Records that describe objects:
start
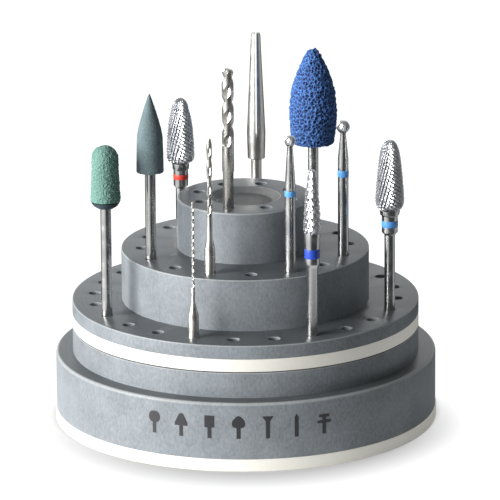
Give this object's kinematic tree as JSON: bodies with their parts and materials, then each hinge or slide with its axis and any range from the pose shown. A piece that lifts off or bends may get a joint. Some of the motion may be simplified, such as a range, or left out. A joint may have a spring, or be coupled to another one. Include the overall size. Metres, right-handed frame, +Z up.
{
  "type": "dental bur stand",
  "caption": "Round three-tier stand with a turning carousel, whose rings of sockets hold rotary dental instruments on shanks.",
  "frame": {"origin": "centre of the underside of the foot plate", "axes": "+Z up along the carousel's axis, -Y towards the front, where the fine drill and the slender cutter stand"},
  "size_m": [0.0844, 0.0844, 0.0815],
  "materials": {
    "grey_plastic": "turned satin grey PVC",
    "white_plastic": "turned white, slightly rough",
    "washer_plastic": "plain white slide plastic",
    "bush_brass": "turned",
    "fastener_steel": "plain bright",
    "shank_steel": "ground and polished",
    "mandrel_steel": "turned, satin",
    "drill_steel": "ground, warm grey",
    "carbide": "cross-cut teeth, bright edges",
    "green_rubber": "grainy abrasive rubber",
    "grey_rubber": "matte abrasive rubber",
    "blue_porous_rubber": "coarse porous abrasive rubber",
    "glue_cap": "dark, satin",
    "red_band": "enamel colour code",
    "blue_band": "enamel colour code",
    "dark_blue_band": "enamel colour code"
  },
  "bodies": {
    "base": {"foot_plate": "white_plastic", "base_ring": "grey_plastic", "drum": "grey_plastic", "bearing_bush": "bush_brass", "thrust_washer": "washer_plastic", "foot_screw_1": "fastener_steel", "foot_screw_2": "fastener_steel", "foot_screw_3": "fastener_steel"},
    "carousel": {"slide_ring": "white_plastic", "tier_lower": "grey_plastic", "tier_middle": "grey_plastic", "tier_upper": "grey_plastic", "pivot_bolt": "fastener_steel", "head_washer": "washer_plastic", "lower_dowel_1": "fastener_steel", "lower_dowel_2": "fastener_steel", "upper_dowel_1": "fastener_steel", "upper_dowel_2": "fastener_steel"},
    "bullet_polisher_tool": {"bullet_polisher_shank": "shank_steel", "bullet_polisher_head": "green_rubber", "bullet_polisher_cap": "glue_cap"},
    "fine_drill_tool": {"fine_drill": "drill_steel"},
    "slender_cutter_tool": {"slender_cutter_shank": "shank_steel", "slender_cutter_head": "carbide", "slender_cutter_band": "dark_blue_band"},
    "egg_cutter_tool": {"egg_cutter_shank": "shank_steel", "egg_cutter_head": "carbide", "egg_cutter_band": "blue_band"},
    "slotted_mandrel_tool": {"slotted_mandrel": "mandrel_steel"},
    "tapered_cutter_tool": {"tapered_cutter_shank": "shank_steel", "tapered_cutter_head": "carbide", "tapered_cutter_band": "red_band"},
    "pointed_polisher_tool": {"pointed_polisher_shank": "shank_steel", "pointed_polisher_head": "grey_rubber"},
    "medium_drill_tool": {"medium_drill": "drill_steel"},
    "small_round_bur_tool": {"small_round_bur_shank": "shank_steel", "small_round_bur_head": "carbide", "small_round_bur_band": "blue_band"},
    "large_round_bur_tool": {"large_round_bur_shank": "shank_steel", "large_round_bur_head": "carbide", "large_round_bur_band": "blue_band"},
    "torpedo_polisher_tool": {"torpedo_polisher_shank": "shank_steel", "torpedo_polisher_head": "blue_porous_rubber"},
    "large_drill_tool": {"large_drill": "drill_steel"}
  },
  "joints": [
    {"name": "carousel_spin", "type": "hinge", "parent": "base", "child": "carousel", "pos_m": [0, 0, 0.0213], "axis": [0, 0, 1], "continuous": true},
    {"name": "bullet_polisher_lift", "type": "slide", "parent": "carousel", "child": "bullet_polisher_tool", "axis": [0, 0, 1], "range_m": [0, 0.03025]},
    {"name": "fine_drill_lift", "type": "slide", "parent": "carousel", "child": "fine_drill_tool", "axis": [0, 0, 1], "range_m": [0, 0.03025]},
    {"name": "slender_cutter_lift", "type": "slide", "parent": "carousel", "child": "slender_cutter_tool", "axis": [0, 0, 1], "range_m": [0, 0.03025]},
    {"name": "egg_cutter_lift", "type": "slide", "parent": "carousel", "child": "egg_cutter_tool", "axis": [0, 0, 1], "range_m": [0, 0.03025]},
    {"name": "slotted_mandrel_lift", "type": "slide", "parent": "carousel", "child": "slotted_mandrel_tool", "axis": [0, 0, 1], "range_m": [0, 0.03025]},
    {"name": "tapered_cutter_lift", "type": "slide", "parent": "carousel", "child": "tapered_cutter_tool", "axis": [0, 0, 1], "range_m": [0, 0.03025]},
    {"name": "pointed_polisher_lift", "type": "slide", "parent": "carousel", "child": "pointed_polisher_tool", "axis": [0, 0, 1], "range_m": [0, 0.0273]},
    {"name": "medium_drill_lift", "type": "slide", "parent": "carousel", "child": "medium_drill_tool", "axis": [0, 0, 1], "range_m": [0, 0.0273]},
    {"name": "small_round_bur_lift", "type": "slide", "parent": "carousel", "child": "small_round_bur_tool", "axis": [0, 0, 1], "range_m": [0, 0.0273]},
    {"name": "large_round_bur_lift", "type": "slide", "parent": "carousel", "child": "large_round_bur_tool", "axis": [0, 0, 1], "range_m": [0, 0.0273]},
    {"name": "torpedo_polisher_lift", "type": "slide", "parent": "carousel", "child": "torpedo_polisher_tool", "axis": [0, 0, 1], "range_m": [0, 0.0273]},
    {"name": "large_drill_lift", "type": "slide", "parent": "carousel", "child": "large_drill_tool", "axis": [0, 0, 1], "range_m": [0, 0.0149]}
  ]
}
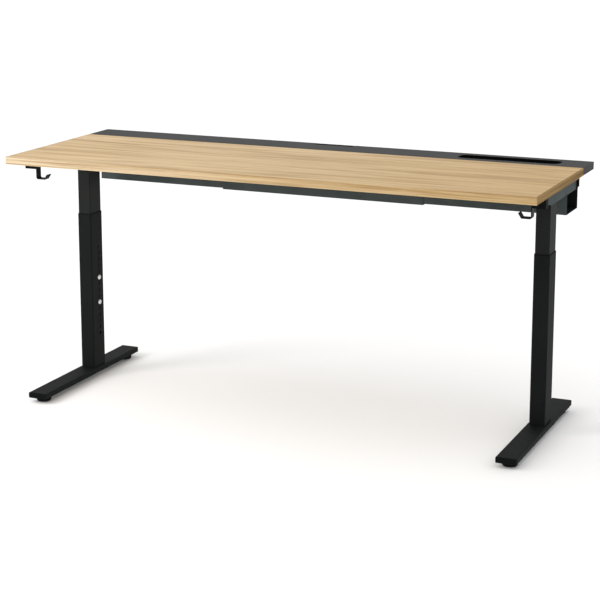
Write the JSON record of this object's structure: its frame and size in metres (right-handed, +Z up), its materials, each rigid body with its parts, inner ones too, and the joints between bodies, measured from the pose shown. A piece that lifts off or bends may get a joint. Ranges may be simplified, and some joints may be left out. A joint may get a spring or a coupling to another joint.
{
  "type": "height adjustable standing desk",
  "caption": "Desk on T-legs with telescopic columns set by locking bolts, an oak-veneered top, a hinged metal rear lid over a telescopic cable tray, bag hooks and levelling feet.",
  "frame": {"origin": "on the floor, under the middle of the tabletop, at the middle height setting", "axes": "+X along the desk to the user's right, +Y towards the back with the rear lid, +Z up"},
  "size_m": [1.6, 0.6, 0.75],
  "materials": {
    "oak_top": "matt clear-lacquered light oak veneer with a fine straight grain along the desk",
    "oak_edge": "matt light oak edge band, grain along the edge",
    "lid_metal": "fine matt dark grey powder coat",
    "slot_black": "matt black moulded plastic",
    "bare_steel": "zinc-plated steel",
    "bolt_steel": "bright zinc-plated steel",
    "leg_black": "fine matt black powder coat",
    "frame_grey": "fine matt anthracite powder coat, slightly blue",
    "black_plastic": "matt black moulded plastic",
    "hook_black": "satin black powder coat",
    "glide_plastic": "natural white acetal",
    "pad_rubber": "matt black rubber"
  },
  "bodies": {
    "left_base": {"left_foot_beam": "leg_black", "left_foot_end_caps": "black_plastic", "left_leveller_nuts": "bare_steel", "left_column_plate": "bare_steel", "left_foot_screws": "bare_steel", "left_outer_tube": "leg_black", "left_mouth_collar": "black_plastic", "left_lock_bolts": "bolt_steel"},
    "right_base": {"right_foot_beam": "leg_black", "right_foot_end_caps": "black_plastic", "right_leveller_nuts": "bare_steel", "right_column_plate": "bare_steel", "right_foot_screws": "bare_steel", "right_outer_tube": "leg_black", "right_mouth_collar": "black_plastic", "right_lock_bolts": "bolt_steel"},
    "top": {"front_edge_band": "oak_edge", "hinge_bracket_screws": "bare_steel", "hook_screws": "bare_steel", "left_arm_end_cap": "black_plastic", "left_edge_band": "oak_edge", "left_glide_shoe": "glide_plastic", "left_hinge_bracket": "frame_grey", "left_hook": "hook_black", "left_hook_mount": "black_plastic", "left_inner_tube": "leg_black", "left_lock_inserts": "bare_steel", "left_support_arm": "frame_grey", "lid_bumpers": "pad_rubber", "lid_hinge_pins": "bare_steel", "lid_rests": "frame_grey", "right_arm_end_cap": "black_plastic", "right_edge_band": "oak_edge", "right_glide_shoe": "glide_plastic", "right_hinge_bracket": "frame_grey", "right_hook": "hook_black", "right_hook_mount": "black_plastic", "right_inner_tube": "leg_black", "right_lock_inserts": "bare_steel", "right_support_arm": "frame_grey", "sleeve_glide_strips": "black_plastic", "sleeve_screws": "bare_steel", "tabletop_board": "oak_top", "tabletop_screws": "bare_steel", "tray_left_section": "frame_grey", "tray_right_section": "frame_grey", "tray_screws": "bare_steel", "tray_sleeve": "frame_grey"},
    "lid": {"rear_lid": "lid_metal", "lid_hinge_ears": "frame_grey", "slot_trim": "slot_black", "notch_trim": "slot_black"},
    "left_front_leveller": {"left_front_leveller": "pad_rubber"},
    "left_rear_leveller": {"left_rear_leveller": "pad_rubber"},
    "right_front_leveller": {"right_front_leveller": "pad_rubber"},
    "right_rear_leveller": {"right_rear_leveller": "pad_rubber"}
  },
  "joints": [
    {"name": "height_left", "type": "slide", "parent": "left_base", "child": "top", "axis": [0, 0, 1], "range_m": [-0.1, 0.1]},
    {"name": "height_right", "type": "slide", "parent": "top", "child": "right_base", "axis": [0, 0, -1], "range_m": [-0.1, 0.1]},
    {"name": "lid_hinge", "type": "hinge", "parent": "top", "child": "lid", "pos_m": [0, 0.288, 0.738], "axis": [-1, 0, 0], "range_deg": [0, 95]},
    {"name": "left_front_level", "type": "slide", "parent": "left_base", "child": "left_front_leveller", "axis": [0, 0, -1], "range_m": [0, 0.01]},
    {"name": "left_rear_level", "type": "slide", "parent": "left_base", "child": "left_rear_leveller", "axis": [0, 0, -1], "range_m": [0, 0.01]},
    {"name": "right_front_level", "type": "slide", "parent": "right_base", "child": "right_front_leveller", "axis": [0, 0, -1], "range_m": [0, 0.01]},
    {"name": "right_rear_level", "type": "slide", "parent": "right_base", "child": "right_rear_leveller", "axis": [0, 0, -1], "range_m": [0, 0.01]}
  ],
  "couplings": [
    {"joint": "height_right", "follows": "height_left", "ratio": 1}
  ]
}
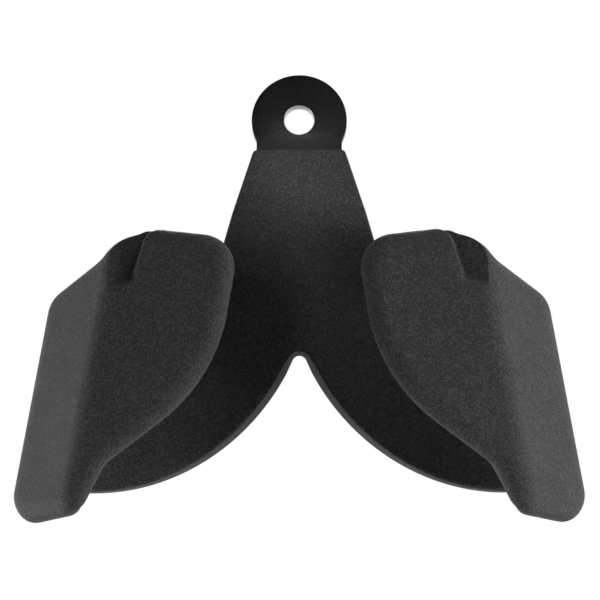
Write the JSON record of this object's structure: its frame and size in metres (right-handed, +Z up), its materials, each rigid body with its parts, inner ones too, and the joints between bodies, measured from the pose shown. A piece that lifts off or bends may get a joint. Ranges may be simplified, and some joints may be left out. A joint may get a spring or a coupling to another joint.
{
  "type": "cable handle",
  "caption": "Palm-grip cable handle: a flat steel eye plate over a textured urethane body that forks into curved lobes, each folded forward into a broad palm pad with a finger gap behind it.",
  "frame": {"origin": "centre of the eye hole, midway through the eye plate's thickness", "axes": "+Z up along the pull, in the eye plate's plane; +X to the right as the palm pads are seen; the palm pads face -Y"},
  "size_m": [0.2898, 0.0868, 0.2456],
  "materials": {
    "black_powder_coat": "satin black powder coat",
    "mild_steel": "formed plate and ground weld, hidden inside the cover",
    "black_urethane": "matte black, finely pebbled"
  },
  "bodies": {
    "root": {"hanger_plate": "black_powder_coat", "wing_plate_left": "mild_steel", "wing_plate_right": "mild_steel", "tongue_weld_left": "mild_steel", "tongue_weld_right": "mild_steel", "ridge_weld": "mild_steel", "urethane_cover": "black_urethane"}
  },
  "joints": []
}
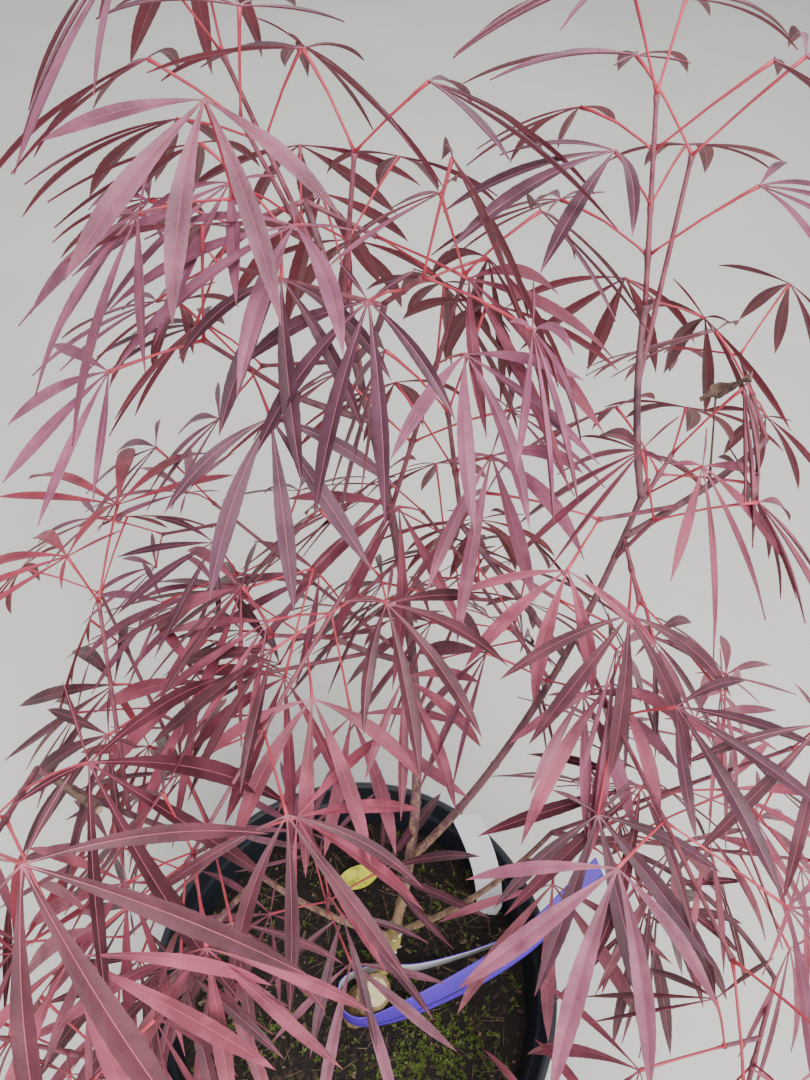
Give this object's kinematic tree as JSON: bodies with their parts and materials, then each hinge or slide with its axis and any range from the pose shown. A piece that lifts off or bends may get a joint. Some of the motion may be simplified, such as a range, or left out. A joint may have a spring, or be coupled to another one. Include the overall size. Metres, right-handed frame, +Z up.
{
  "type": "potted grafted Japanese maple",
  "caption": "Young grafted Japanese maple in a round nursery pot: slender forked stems and boughs with an open crown of dark red leaves in narrow straps, a looped tag and a stick label.",
  "frame": {"origin": "centre of the pot's flat underside", "axes": "+Z up; -Y is the front, the side that the picture was taken from; +X is the picture's right"},
  "size_m": [0.4732, 0.41, 0.6343],
  "materials": {
    "pot": "satin",
    "compost": "rough",
    "bark": "matte",
    "leaves": "matte",
    "tag": "satin",
    "label": "satin"
  },
  "bodies": {
    "root": {"pot": "pot", "compost": "compost", "trunk": "bark", "main_stem": "bark", "right_stem": "bark", "left_bough": "bark", "low_right_bough": "bark", "left_high_bough": "bark", "high_middle_bough": "bark", "left_middle_bough": "bark", "centre_bough": "bark", "far_right_bough": "bark", "upright_bough": "bark", "left_front_bough": "bark", "front_left_bough": "bark", "front_right_bough": "bark", "left_front_leaves": "leaves", "centre_front_leaves": "leaves", "left_middle_leaves": "leaves", "high_middle_leaves": "leaves", "left_upper_leaves": "leaves", "left_high_leaves": "leaves", "right_high_leaves": "leaves", "right_low_leaves": "leaves", "right_front_leaves": "leaves", "centre_top_leaves": "leaves", "top_middle_leaves": "leaves", "top_right_leaves": "leaves", "top_left_leaves": "leaves", "high_right_leaves": "leaves", "far_right_leaves": "leaves", "high_left_leaves": "leaves", "high_centre_leaves": "leaves", "top_edge_leaves": "leaves", "left_foot_leaves": "leaves", "front_low_leaves": "leaves", "left_low_leaves": "leaves", "right_middle_leaves": "leaves", "right_edge_leaves": "leaves", "left_crown_leaves": "leaves", "left_side_leaves": "leaves", "right_side_leaves": "leaves", "back_right_leaves": "leaves", "back_middle_leaves": "leaves", "back_left_leaves": "leaves", "front_middle_leaves": "leaves", "front_left_leaves": "leaves", "front_right_leaves": "leaves", "tag": "tag", "label": "label"}
  },
  "joints": []
}
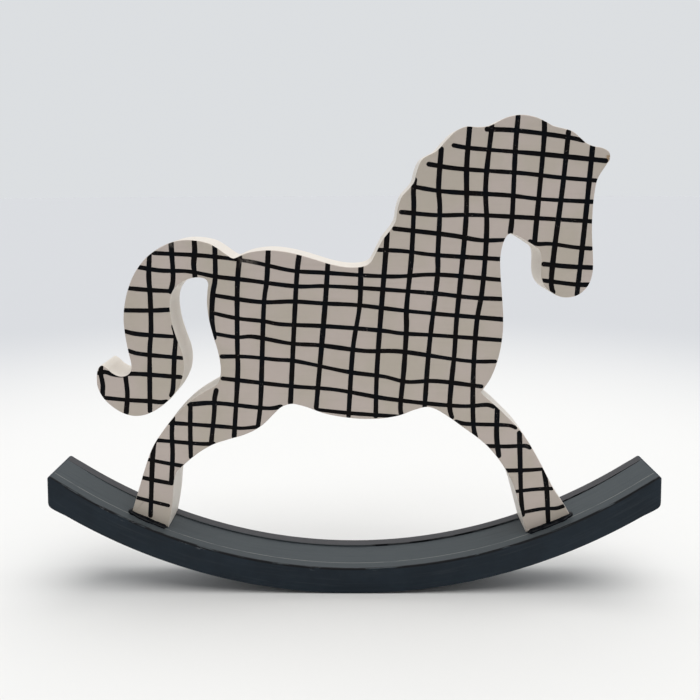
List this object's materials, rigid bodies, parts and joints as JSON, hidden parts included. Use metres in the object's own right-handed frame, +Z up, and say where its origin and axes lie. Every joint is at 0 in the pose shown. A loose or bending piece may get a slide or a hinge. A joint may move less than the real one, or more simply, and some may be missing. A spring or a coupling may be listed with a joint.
{
  "type": "rocking horse ornament",
  "caption": "Flat board rocking horse on a curved laminated rocker, a small shelf ornament painted with a hand-drawn line grid.",
  "frame": {"origin": "middle of the rocker's lowest facet, at the middle of its length and depth, on the surface it stands on", "axes": "+X towards the horse's head, +Y towards the back of the board, +Z up"},
  "size_m": [0.241, 0.025, 0.187],
  "materials": {
    "greige_paint": "satin warm grey paint over board",
    "charcoal_paint": "satin charcoal paint over board, brushed along the length",
    "zinc_steel": "zinc plated",
    "painted_filler": "matt painted plug",
    "black_gloss": "glossy black paint marker and glue"
  },
  "bodies": {
    "root": {"horse_board": "greige_paint", "rocker_core": "charcoal_paint", "rocker_front_cheek": "charcoal_paint", "rocker_rear_cheek": "charcoal_paint", "hind_foot_screw": "zinc_steel", "fore_foot_screw": "zinc_steel", "hind_screw_plug": "painted_filler", "fore_screw_plug": "painted_filler", "hind_foot_glue": "black_gloss", "fore_foot_glue": "black_gloss"}
  },
  "joints": []
}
end
- What the task requires -
Take every line from the one containing "List this object's" to the end of the listing and output it exactly, with nothing else.

- Finished exercise -
List this object's materials, rigid bodies, parts and joints as JSON, hidden parts included. Use metres in the object's own right-handed frame, +Z up, and say where its origin and axes lie. Every joint is at 0 in the pose shown. A loose or bending piece may get a slide or a hinge. A joint may move less than the real one, or more simply, and some may be missing. A spring or a coupling may be listed with a joint.
{
  "type": "rocking horse ornament",
  "caption": "Flat board rocking horse on a curved laminated rocker, a small shelf ornament painted with a hand-drawn line grid.",
  "frame": {"origin": "middle of the rocker's lowest facet, at the middle of its length and depth, on the surface it stands on", "axes": "+X towards the horse's head, +Y towards the back of the board, +Z up"},
  "size_m": [0.241, 0.025, 0.187],
  "materials": {
    "greige_paint": "satin warm grey paint over board",
    "charcoal_paint": "satin charcoal paint over board, brushed along the length",
    "zinc_steel": "zinc plated",
    "painted_filler": "matt painted plug",
    "black_gloss": "glossy black paint marker and glue"
  },
  "bodies": {
    "root": {"horse_board": "greige_paint", "rocker_core": "charcoal_paint", "rocker_front_cheek": "charcoal_paint", "rocker_rear_cheek": "charcoal_paint", "hind_foot_screw": "zinc_steel", "fore_foot_screw": "zinc_steel", "hind_screw_plug": "painted_filler", "fore_screw_plug": "painted_filler", "hind_foot_glue": "black_gloss", "fore_foot_glue": "black_gloss"}
  },
  "joints": []
}